### Exercise objective
Reproduce exactly the lines of the material beneath, from the line that contains "# Wound wire" to the line that contains "imported = [obj", both included, and no other lines.

------------------------------

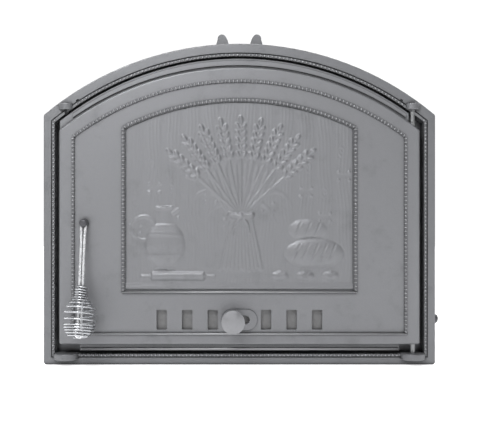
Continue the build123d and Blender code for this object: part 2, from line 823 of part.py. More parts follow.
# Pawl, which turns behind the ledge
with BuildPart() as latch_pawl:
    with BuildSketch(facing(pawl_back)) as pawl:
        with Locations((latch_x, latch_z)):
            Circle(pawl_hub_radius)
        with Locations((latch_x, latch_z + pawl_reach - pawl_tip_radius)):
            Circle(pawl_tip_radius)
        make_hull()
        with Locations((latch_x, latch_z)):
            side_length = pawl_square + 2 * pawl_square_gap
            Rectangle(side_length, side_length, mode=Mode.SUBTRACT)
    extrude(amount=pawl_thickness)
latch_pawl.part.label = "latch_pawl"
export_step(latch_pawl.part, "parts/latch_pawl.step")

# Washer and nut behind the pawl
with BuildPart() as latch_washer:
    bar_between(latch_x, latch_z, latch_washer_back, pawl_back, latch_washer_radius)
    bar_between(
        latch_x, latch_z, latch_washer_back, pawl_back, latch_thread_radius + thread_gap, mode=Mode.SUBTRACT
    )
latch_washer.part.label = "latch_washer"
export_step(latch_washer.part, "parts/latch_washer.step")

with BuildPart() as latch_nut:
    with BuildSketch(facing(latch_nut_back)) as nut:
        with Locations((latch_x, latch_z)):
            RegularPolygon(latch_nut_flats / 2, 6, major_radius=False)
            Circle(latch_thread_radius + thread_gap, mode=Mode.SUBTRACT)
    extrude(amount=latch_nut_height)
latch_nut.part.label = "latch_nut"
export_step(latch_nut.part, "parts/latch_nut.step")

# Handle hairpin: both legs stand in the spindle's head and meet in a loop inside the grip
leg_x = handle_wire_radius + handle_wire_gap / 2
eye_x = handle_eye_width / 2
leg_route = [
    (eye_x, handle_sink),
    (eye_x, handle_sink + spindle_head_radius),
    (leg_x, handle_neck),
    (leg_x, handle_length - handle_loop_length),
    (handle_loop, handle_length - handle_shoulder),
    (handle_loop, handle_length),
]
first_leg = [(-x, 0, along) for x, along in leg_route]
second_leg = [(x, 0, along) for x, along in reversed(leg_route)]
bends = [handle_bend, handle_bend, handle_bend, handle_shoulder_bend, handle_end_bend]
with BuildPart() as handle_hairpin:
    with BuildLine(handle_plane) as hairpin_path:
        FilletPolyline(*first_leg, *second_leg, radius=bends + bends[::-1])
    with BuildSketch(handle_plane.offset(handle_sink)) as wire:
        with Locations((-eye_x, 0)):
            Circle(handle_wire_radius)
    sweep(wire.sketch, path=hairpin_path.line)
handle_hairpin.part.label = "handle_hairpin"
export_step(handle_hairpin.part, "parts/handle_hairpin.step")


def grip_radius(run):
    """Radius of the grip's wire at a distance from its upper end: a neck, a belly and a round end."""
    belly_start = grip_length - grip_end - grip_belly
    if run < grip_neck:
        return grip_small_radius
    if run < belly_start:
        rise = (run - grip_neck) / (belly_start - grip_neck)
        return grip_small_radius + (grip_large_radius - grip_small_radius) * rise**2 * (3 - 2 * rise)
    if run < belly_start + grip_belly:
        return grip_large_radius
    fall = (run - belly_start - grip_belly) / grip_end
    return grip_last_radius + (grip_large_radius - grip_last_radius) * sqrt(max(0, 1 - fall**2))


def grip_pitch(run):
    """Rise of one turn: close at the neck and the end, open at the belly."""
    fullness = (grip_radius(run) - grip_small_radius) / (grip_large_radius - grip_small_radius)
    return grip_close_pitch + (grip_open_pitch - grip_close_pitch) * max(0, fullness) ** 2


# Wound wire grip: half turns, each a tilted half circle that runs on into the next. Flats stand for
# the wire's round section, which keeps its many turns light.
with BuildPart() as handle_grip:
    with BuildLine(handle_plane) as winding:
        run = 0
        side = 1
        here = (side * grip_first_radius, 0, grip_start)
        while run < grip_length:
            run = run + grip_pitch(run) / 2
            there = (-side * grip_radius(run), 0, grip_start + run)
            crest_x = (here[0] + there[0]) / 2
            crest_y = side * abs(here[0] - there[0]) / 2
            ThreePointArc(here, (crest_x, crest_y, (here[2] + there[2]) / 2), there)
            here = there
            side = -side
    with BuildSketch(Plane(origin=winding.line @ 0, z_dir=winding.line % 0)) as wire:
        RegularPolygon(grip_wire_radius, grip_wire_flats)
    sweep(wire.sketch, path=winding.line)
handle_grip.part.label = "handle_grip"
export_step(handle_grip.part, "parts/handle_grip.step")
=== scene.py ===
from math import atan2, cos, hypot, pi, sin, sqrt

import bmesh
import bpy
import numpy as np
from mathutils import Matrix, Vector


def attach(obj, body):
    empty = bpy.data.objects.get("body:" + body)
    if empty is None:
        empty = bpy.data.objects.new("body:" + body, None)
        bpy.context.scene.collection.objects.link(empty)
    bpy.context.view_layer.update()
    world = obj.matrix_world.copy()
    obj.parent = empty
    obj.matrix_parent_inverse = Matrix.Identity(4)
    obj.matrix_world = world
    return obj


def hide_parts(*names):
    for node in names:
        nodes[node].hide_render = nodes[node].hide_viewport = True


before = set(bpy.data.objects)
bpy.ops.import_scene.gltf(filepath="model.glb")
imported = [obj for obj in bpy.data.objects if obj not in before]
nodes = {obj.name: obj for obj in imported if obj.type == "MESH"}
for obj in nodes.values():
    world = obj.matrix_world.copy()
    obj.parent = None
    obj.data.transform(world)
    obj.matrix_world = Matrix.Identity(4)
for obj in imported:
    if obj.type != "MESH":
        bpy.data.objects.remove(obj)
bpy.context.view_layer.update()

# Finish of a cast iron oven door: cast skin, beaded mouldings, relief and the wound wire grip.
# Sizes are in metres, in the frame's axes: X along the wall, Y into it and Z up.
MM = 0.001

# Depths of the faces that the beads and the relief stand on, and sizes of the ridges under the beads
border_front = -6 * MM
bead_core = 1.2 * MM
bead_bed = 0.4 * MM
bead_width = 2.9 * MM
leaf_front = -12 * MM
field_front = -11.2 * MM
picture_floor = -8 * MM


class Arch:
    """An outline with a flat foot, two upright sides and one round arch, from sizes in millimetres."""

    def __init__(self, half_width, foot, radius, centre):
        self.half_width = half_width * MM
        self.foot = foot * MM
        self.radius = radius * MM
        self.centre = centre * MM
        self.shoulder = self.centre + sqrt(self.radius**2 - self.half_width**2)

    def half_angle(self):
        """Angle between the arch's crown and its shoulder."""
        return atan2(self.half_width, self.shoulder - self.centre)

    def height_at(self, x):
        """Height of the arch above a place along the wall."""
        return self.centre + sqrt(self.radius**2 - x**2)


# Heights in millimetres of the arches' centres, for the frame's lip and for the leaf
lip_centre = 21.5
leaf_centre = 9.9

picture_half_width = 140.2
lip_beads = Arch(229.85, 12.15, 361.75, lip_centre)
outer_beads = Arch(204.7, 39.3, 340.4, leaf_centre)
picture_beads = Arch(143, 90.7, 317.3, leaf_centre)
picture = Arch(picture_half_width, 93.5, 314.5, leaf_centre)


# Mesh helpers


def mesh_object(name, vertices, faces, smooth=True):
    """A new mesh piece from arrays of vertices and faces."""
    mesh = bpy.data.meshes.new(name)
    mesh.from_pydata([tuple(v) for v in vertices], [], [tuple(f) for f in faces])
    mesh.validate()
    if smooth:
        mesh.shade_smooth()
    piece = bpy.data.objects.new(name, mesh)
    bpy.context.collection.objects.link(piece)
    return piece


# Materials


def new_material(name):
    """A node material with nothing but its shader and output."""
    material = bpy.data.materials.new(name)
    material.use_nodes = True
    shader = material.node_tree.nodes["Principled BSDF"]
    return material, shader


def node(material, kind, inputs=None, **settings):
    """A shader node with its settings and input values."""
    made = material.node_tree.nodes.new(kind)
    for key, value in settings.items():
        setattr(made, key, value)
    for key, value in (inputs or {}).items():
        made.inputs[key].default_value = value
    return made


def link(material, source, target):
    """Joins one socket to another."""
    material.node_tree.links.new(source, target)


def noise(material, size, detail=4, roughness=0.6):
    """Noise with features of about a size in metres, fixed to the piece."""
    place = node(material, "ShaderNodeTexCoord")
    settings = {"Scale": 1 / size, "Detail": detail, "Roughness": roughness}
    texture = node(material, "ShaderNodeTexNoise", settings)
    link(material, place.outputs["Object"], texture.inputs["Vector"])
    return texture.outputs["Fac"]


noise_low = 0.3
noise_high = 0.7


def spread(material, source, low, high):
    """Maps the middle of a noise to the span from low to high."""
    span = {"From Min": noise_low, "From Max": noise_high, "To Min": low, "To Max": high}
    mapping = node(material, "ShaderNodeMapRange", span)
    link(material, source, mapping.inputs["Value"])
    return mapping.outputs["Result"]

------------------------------

### Solution to the problem
# Wound wire grip: half turns, each a tilted half circle that runs on into the next. Flats stand for
# the wire's round section, which keeps its many turns light.
with BuildPart() as handle_grip:
    with BuildLine(handle_plane) as winding:
        run = 0
        side = 1
        here = (side * grip_first_radius, 0, grip_start)
        while run < grip_length:
            run = run + grip_pitch(run) / 2
            there = (-side * grip_radius(run), 0, grip_start + run)
            crest_x = (here[0] + there[0]) / 2
            crest_y = side * abs(here[0] - there[0]) / 2
            ThreePointArc(here, (crest_x, crest_y, (here[2] + there[2]) / 2), there)
            here = there
            side = -side
    with BuildSketch(Plane(origin=winding.line @ 0, z_dir=winding.line % 0)) as wire:
        RegularPolygon(grip_wire_radius, grip_wire_flats)
    sweep(wire.sketch, path=winding.line)
handle_grip.part.label = "handle_grip"
export_step(handle_grip.part, "parts/handle_grip.step")
=== scene.py ===
from math import atan2, cos, hypot, pi, sin, sqrt

import bmesh
import bpy
import numpy as np
from mathutils import Matrix, Vector


def attach(obj, body):
    empty = bpy.data.objects.get("body:" + body)
    if empty is None:
        empty = bpy.data.objects.new("body:" + body, None)
        bpy.context.scene.collection.objects.link(empty)
    bpy.context.view_layer.update()
    world = obj.matrix_world.copy()
    obj.parent = empty
    obj.matrix_parent_inverse = Matrix.Identity(4)
    obj.matrix_world = world
    return obj


def hide_parts(*names):
    for node in names:
        nodes[node].hide_render = nodes[node].hide_viewport = True


before = set(bpy.data.objects)
bpy.ops.import_scene.gltf(filepath="model.glb")
imported = [obj for obj in bpy.data.objects if obj not in before]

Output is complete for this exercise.